Senator Rubio to Politico: “the driver of our debt is the structure of Social Security and Medicare.”

“The only way you’re going to deal with the debt is you have to do two things–you can’t do one, you’ve got to do both: you’ve got to generate economic growth because growth generates revenue, but you also have to bring spending under control–and not discretionary spending–that isn’t the driver of our debt. The driver of our debt is the structure of Social Security and Medicare…

Senator Marco Rubio spoke candidly with Jake Sherman and Anna Palmer of Politico regarding the ballooning federal deficit.

Specifically his belief discretionary spending has nothing to do with it….because the culprit is Social Security.

We’ve talked quite a bit about the problem with this belief, and the deceptive muddling of mandatory and discretionary spending.

Social Security as it appears on graphs of the mandatory budget is not a representation of any financial drag the program itself has on our budget.

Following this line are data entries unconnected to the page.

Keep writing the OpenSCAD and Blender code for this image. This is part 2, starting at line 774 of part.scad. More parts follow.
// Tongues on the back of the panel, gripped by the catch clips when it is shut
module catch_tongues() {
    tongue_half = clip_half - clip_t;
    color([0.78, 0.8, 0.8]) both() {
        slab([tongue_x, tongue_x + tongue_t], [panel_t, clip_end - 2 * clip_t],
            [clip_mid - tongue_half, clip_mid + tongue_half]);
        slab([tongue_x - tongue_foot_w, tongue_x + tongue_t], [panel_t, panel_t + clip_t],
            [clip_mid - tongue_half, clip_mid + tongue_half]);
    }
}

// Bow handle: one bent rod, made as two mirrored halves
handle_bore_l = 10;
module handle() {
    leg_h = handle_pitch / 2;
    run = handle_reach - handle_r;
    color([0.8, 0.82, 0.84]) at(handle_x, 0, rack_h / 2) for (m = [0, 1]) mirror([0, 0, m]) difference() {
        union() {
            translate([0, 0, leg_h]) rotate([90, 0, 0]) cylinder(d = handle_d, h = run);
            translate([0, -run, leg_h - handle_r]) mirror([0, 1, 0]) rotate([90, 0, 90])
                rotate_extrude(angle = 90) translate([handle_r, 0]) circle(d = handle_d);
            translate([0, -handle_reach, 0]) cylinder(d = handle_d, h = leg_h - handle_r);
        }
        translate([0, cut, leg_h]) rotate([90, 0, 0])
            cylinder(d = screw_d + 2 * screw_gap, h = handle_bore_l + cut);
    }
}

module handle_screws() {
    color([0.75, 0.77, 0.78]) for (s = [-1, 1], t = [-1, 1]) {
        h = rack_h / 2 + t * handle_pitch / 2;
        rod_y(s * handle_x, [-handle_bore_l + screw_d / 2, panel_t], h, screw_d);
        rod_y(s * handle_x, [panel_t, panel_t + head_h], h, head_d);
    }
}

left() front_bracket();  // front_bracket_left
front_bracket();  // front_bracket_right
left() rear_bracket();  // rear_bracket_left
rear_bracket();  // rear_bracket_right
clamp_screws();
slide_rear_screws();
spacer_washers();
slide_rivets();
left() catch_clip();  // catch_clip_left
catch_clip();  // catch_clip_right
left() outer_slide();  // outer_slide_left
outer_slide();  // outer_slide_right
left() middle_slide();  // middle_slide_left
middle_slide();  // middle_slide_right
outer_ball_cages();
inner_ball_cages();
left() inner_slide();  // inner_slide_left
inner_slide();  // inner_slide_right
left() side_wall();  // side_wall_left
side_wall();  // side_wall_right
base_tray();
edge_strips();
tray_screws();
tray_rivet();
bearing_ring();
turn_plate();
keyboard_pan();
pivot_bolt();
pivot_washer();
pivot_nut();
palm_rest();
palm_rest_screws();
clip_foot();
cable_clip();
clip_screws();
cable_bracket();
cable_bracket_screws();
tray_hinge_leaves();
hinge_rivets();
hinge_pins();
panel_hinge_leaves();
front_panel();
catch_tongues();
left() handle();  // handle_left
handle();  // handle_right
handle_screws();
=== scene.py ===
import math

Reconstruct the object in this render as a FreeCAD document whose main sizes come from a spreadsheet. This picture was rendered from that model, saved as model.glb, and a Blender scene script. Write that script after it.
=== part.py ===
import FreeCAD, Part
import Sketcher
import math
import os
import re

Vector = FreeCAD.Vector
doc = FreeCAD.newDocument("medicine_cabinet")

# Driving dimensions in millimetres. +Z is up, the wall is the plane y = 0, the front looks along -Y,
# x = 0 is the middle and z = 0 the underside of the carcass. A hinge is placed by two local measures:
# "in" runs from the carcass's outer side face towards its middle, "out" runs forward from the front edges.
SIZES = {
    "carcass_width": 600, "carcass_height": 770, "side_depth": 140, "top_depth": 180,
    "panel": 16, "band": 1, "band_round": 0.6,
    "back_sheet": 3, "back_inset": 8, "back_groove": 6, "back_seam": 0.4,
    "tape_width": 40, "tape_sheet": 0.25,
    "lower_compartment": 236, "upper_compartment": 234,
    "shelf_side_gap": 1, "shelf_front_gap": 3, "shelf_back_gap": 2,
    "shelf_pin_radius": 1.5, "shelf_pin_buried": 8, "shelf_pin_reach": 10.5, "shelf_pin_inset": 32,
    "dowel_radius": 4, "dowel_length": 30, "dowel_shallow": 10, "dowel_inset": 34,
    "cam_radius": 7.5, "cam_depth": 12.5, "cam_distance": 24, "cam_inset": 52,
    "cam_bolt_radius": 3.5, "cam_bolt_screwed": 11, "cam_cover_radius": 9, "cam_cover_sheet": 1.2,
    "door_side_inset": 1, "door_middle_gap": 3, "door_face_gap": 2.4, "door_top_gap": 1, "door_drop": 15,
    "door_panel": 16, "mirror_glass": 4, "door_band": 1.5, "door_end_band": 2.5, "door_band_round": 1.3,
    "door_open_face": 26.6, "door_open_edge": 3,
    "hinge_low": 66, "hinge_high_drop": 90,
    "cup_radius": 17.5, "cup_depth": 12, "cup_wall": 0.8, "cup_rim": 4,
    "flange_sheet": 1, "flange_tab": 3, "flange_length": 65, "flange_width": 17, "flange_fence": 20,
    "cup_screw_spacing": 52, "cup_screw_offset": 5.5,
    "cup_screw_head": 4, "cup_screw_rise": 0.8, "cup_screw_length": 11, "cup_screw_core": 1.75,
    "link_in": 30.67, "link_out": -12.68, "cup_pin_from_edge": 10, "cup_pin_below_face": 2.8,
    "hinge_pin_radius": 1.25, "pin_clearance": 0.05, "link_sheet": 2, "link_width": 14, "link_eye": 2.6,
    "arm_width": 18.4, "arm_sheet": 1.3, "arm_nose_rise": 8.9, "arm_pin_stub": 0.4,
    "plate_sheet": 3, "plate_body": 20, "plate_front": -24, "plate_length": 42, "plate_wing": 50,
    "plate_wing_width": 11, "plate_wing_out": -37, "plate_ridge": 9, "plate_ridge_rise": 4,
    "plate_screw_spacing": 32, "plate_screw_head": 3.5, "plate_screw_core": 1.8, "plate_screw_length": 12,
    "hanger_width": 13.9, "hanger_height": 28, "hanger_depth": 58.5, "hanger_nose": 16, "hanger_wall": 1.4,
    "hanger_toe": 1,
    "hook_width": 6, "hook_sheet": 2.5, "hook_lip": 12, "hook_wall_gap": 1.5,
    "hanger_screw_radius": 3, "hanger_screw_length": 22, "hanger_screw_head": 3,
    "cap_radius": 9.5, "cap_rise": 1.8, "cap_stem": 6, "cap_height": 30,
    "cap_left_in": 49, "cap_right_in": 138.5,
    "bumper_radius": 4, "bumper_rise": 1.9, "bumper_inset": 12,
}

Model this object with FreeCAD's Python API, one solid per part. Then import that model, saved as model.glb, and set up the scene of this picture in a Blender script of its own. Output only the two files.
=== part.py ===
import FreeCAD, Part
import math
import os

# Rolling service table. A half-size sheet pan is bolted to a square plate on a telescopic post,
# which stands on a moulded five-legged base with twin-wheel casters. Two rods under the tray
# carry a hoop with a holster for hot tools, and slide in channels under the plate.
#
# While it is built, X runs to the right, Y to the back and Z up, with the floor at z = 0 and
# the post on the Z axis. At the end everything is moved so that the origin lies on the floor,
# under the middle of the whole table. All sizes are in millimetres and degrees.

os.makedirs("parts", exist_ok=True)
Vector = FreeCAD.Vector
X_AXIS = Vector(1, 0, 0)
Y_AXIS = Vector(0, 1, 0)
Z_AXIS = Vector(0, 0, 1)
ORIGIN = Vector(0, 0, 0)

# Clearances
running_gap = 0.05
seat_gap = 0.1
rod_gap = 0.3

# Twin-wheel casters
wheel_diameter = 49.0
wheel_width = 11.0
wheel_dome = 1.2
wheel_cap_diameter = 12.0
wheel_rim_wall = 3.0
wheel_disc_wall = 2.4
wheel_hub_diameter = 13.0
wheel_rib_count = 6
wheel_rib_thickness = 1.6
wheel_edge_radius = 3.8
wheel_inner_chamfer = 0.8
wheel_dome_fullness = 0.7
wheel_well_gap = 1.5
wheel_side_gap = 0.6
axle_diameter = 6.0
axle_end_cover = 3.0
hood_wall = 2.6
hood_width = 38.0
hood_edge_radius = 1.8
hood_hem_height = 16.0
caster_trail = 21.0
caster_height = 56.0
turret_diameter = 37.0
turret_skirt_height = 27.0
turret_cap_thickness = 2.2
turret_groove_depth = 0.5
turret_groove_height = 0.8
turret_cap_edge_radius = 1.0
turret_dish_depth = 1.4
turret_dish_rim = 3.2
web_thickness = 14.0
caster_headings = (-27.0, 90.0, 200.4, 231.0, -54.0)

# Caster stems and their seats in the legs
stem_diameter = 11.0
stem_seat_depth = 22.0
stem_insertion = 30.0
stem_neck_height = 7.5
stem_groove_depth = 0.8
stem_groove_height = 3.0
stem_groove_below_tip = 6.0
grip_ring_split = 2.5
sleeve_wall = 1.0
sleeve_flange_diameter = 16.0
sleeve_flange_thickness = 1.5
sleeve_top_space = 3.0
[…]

***Social Security is 100% self-funded and legally excluded from the federal budget.***

The “driver of debt” Rubio references exists, but it is not caused by Social Security. It is caused by trillions of dollars being siphoned out of the Trust Fund and used for discretionary spending. The Social Security debt represented on the mandatory budget is the debt created when our government borrows surplus funds for general use and then owes that money to Social Security.

Calling Social Security itself a “driver of debt” is disingenuous. Blaming the deficit on our retirement program is misleading.

And calling for cuts to the program Americans fund completely for ourselves while excusing the discretionary spending that turned our savings into IOUs in the first place is just another way to jam more of our money into the government’s pocket.